[Items listed in a dataset]

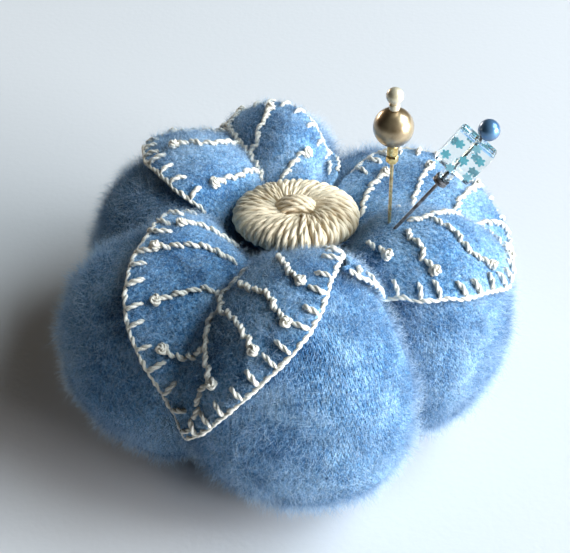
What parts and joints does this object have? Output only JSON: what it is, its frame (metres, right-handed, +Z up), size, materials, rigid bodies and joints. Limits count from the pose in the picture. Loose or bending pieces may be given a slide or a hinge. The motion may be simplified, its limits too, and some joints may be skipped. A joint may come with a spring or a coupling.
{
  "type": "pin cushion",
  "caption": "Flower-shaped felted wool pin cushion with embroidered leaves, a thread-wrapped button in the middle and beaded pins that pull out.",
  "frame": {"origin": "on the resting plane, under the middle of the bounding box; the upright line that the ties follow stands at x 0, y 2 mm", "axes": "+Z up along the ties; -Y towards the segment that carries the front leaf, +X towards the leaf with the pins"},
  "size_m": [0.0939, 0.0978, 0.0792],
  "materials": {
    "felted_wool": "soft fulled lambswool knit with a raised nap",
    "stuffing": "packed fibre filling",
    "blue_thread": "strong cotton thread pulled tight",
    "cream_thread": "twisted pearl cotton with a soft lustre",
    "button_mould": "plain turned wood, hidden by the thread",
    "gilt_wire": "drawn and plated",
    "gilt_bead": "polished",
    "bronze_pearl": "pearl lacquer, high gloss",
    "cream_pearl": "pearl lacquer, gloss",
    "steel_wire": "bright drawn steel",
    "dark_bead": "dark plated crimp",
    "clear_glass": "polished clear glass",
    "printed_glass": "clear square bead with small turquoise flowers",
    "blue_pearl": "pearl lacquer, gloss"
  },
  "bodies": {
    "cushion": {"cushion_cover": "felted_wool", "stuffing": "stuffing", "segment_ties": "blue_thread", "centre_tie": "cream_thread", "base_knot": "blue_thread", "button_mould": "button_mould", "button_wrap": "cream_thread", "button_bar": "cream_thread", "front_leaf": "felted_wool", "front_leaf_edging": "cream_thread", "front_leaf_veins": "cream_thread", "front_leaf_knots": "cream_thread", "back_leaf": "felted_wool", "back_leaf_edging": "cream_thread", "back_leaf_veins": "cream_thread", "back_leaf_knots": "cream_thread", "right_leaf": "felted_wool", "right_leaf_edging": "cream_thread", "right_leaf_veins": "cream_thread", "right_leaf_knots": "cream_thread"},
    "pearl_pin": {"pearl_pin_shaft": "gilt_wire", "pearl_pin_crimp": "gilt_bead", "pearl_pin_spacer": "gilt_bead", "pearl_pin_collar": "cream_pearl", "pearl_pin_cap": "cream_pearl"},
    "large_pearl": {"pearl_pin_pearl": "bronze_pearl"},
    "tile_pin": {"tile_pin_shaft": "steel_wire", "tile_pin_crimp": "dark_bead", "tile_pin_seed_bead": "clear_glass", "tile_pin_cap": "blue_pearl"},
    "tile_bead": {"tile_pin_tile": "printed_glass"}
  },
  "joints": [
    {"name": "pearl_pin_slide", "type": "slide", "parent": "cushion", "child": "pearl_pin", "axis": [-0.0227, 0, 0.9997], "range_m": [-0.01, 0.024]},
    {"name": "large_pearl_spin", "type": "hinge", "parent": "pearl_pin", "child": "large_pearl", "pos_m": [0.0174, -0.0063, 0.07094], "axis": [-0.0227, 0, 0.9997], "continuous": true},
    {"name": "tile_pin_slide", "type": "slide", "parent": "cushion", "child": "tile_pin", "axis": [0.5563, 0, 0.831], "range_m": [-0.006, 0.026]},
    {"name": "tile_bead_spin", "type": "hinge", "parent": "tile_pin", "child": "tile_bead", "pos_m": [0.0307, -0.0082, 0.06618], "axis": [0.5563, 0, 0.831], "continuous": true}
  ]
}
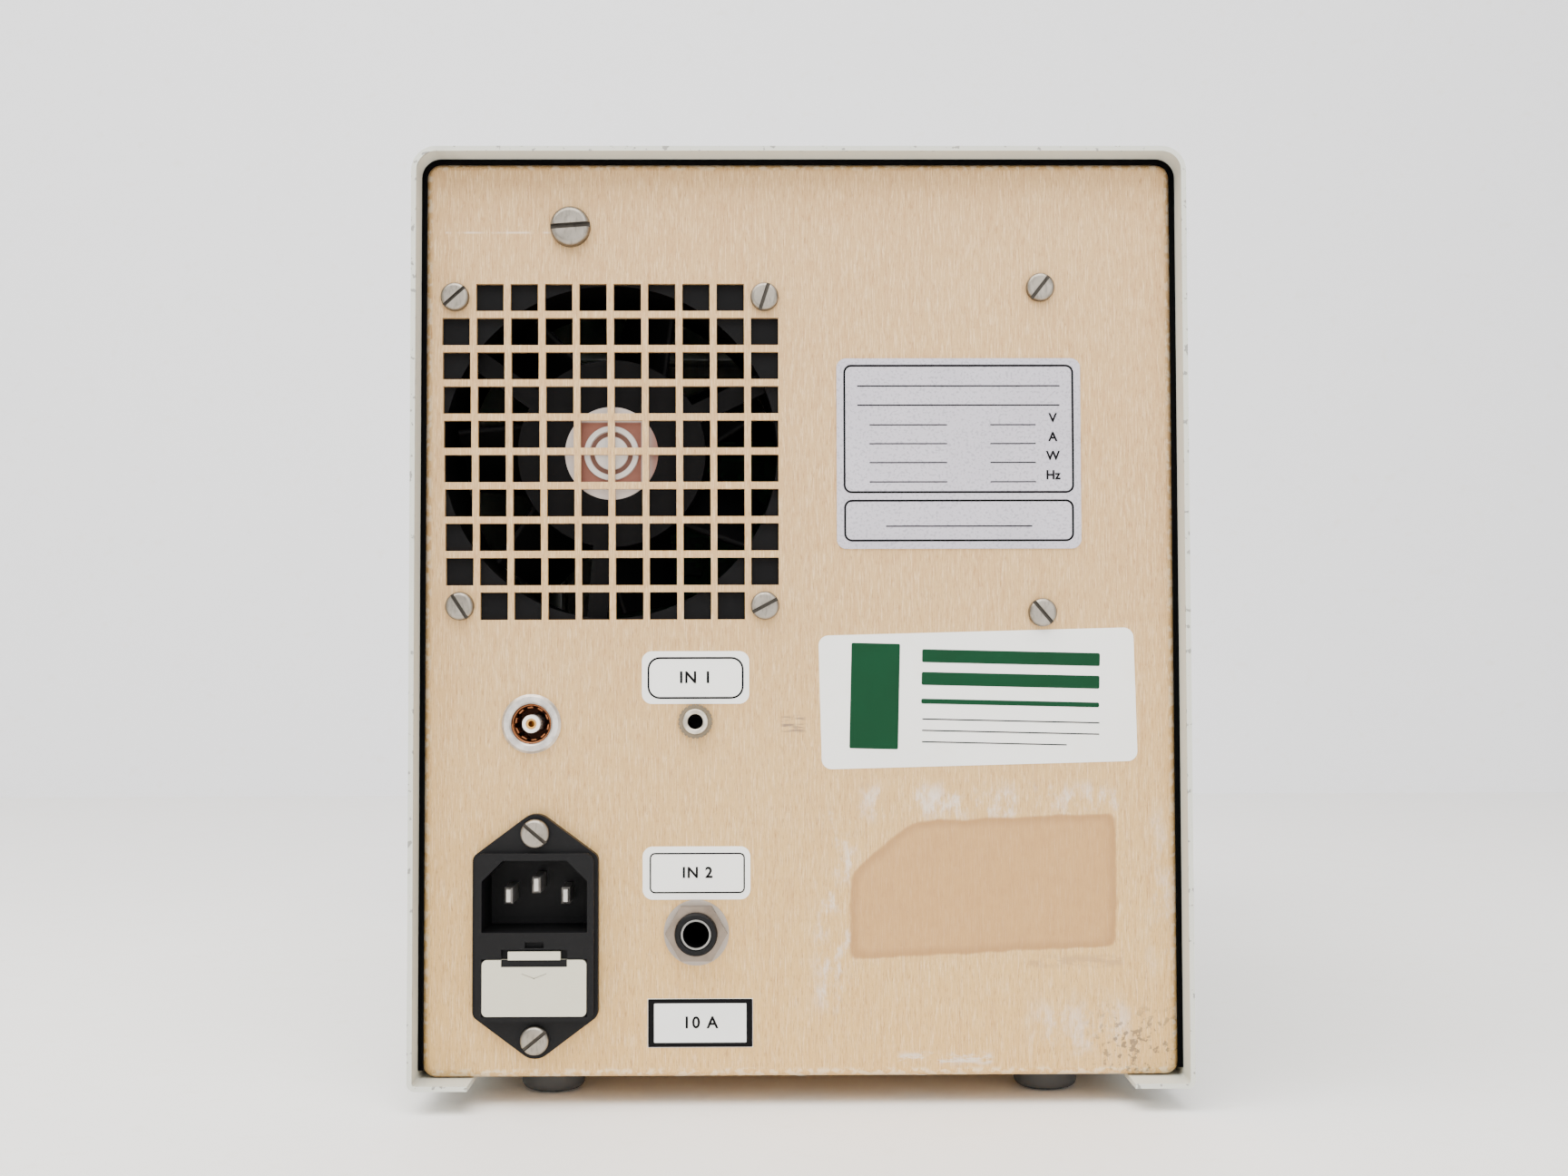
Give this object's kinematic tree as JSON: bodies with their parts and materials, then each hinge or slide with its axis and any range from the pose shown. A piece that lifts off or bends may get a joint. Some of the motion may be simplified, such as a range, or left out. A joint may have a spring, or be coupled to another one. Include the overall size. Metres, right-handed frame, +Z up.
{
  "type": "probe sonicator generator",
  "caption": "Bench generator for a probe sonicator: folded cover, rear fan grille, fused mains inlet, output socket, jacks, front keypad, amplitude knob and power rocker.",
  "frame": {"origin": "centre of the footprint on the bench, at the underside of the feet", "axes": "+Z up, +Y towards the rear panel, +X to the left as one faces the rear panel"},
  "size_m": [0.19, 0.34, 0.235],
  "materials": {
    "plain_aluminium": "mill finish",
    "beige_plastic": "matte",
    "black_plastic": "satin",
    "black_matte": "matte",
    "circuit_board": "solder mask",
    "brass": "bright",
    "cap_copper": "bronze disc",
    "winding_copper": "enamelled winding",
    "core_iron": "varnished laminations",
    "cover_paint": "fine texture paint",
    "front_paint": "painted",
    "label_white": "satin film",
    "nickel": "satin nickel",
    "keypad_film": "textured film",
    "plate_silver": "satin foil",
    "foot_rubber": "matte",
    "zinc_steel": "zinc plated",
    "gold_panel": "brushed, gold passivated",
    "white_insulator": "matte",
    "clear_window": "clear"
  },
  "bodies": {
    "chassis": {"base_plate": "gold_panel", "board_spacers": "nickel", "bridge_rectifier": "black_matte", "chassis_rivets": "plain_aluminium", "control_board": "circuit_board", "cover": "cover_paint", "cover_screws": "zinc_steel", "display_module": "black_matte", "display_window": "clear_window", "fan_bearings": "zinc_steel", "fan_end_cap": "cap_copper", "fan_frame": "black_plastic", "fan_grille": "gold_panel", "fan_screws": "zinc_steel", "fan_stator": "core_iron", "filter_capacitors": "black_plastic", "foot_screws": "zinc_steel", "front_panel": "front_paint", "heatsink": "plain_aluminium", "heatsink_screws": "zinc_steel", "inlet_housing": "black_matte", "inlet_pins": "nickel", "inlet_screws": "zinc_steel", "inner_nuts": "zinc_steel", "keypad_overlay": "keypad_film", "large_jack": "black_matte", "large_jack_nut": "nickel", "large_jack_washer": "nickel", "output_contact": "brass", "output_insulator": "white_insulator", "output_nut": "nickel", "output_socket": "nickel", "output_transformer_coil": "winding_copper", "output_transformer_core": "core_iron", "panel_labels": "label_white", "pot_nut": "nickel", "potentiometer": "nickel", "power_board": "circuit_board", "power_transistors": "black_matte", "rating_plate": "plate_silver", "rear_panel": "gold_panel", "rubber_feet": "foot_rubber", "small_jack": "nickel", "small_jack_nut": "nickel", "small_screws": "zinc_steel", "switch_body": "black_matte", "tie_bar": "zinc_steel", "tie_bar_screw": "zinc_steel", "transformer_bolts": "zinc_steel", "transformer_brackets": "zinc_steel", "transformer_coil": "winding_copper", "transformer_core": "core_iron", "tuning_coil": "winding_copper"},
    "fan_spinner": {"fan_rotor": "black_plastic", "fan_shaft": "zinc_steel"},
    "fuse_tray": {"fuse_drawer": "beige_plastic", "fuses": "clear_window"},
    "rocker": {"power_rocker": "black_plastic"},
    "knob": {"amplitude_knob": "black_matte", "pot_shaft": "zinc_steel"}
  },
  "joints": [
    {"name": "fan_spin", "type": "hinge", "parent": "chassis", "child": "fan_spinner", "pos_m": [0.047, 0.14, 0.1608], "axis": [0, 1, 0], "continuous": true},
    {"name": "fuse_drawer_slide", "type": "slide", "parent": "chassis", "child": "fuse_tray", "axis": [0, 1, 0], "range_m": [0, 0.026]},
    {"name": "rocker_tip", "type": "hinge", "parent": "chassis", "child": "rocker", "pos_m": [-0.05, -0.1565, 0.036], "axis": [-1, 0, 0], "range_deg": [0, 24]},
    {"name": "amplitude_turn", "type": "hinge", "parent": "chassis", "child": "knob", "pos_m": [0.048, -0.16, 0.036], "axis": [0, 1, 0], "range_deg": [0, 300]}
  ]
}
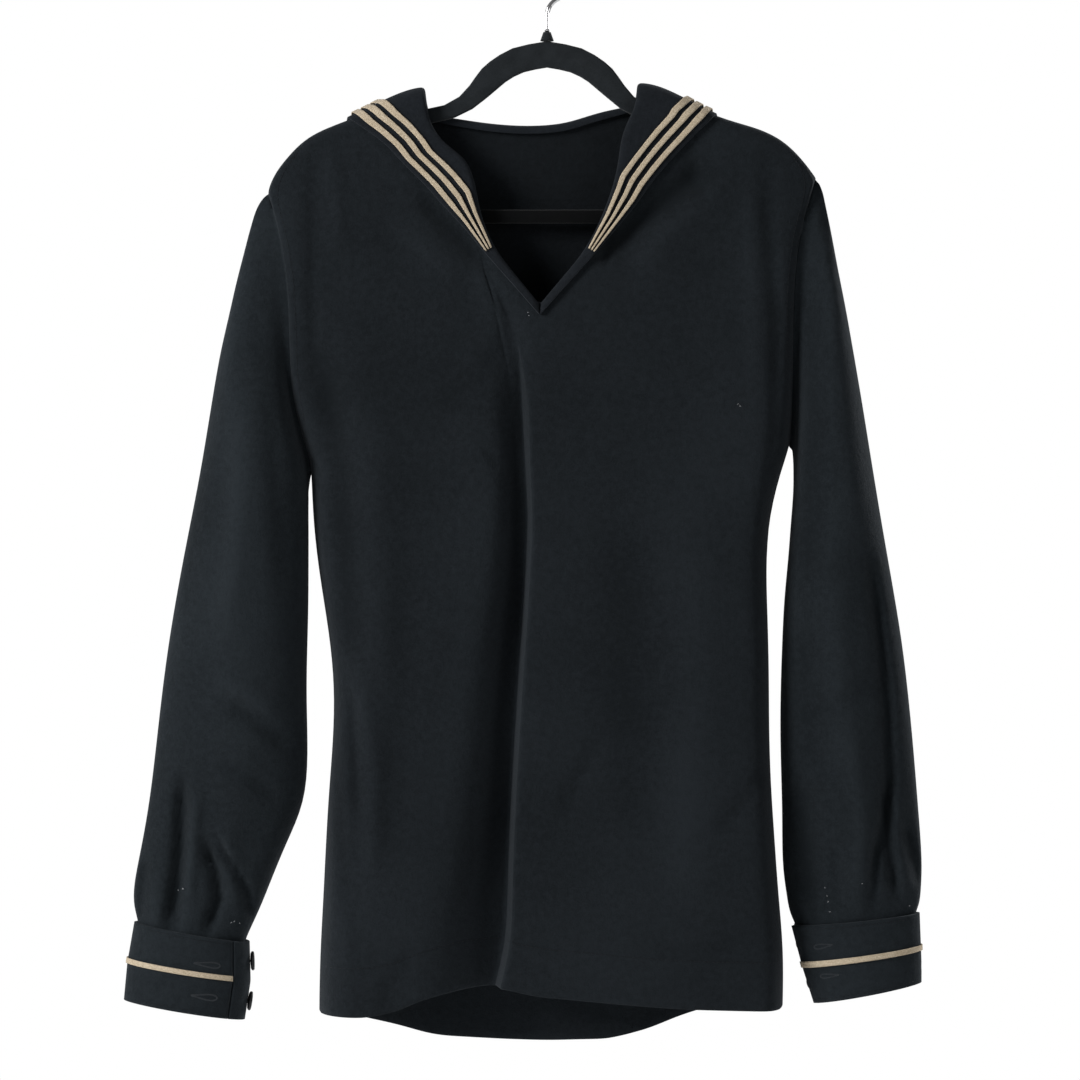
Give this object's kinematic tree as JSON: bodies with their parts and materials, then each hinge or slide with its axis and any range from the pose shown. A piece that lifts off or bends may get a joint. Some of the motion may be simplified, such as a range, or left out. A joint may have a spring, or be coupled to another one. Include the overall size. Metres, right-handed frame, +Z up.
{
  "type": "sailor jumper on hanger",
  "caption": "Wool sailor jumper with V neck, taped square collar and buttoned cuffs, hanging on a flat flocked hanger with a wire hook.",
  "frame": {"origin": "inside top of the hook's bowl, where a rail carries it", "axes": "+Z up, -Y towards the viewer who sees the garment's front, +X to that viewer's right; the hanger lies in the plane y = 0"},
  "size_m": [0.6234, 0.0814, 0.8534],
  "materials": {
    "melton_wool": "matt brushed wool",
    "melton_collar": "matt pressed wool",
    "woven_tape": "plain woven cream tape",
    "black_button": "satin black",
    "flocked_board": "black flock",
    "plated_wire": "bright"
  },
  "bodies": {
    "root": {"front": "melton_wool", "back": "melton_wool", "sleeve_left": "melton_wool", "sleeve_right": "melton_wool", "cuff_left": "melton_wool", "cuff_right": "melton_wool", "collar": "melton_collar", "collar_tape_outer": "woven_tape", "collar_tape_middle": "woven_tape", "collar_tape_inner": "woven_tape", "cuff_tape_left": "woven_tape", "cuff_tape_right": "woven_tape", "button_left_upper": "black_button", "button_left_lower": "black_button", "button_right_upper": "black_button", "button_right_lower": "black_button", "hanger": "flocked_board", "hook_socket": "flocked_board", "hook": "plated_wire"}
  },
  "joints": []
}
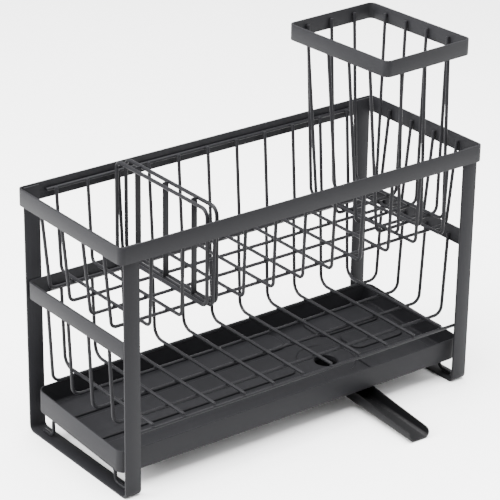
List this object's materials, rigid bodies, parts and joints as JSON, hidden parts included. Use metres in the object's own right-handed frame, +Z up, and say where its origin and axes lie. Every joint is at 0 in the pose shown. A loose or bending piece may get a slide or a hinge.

- _Exercise prompt_
Your task is to gather all lines from the entries above that hold the word "hidden".

- _Response to the exercise_
    "button_mould": "plain turned wood, hidden by the thread",
List this object's materials, rigid bodies, parts and joints as JSON, hidden parts included. Use metres in the object's own right-handed frame, +Z up, and say where its origin and axes lie. Every joint is at 0 in the pose shown. A loose or bending piece may get a slide or a hinge.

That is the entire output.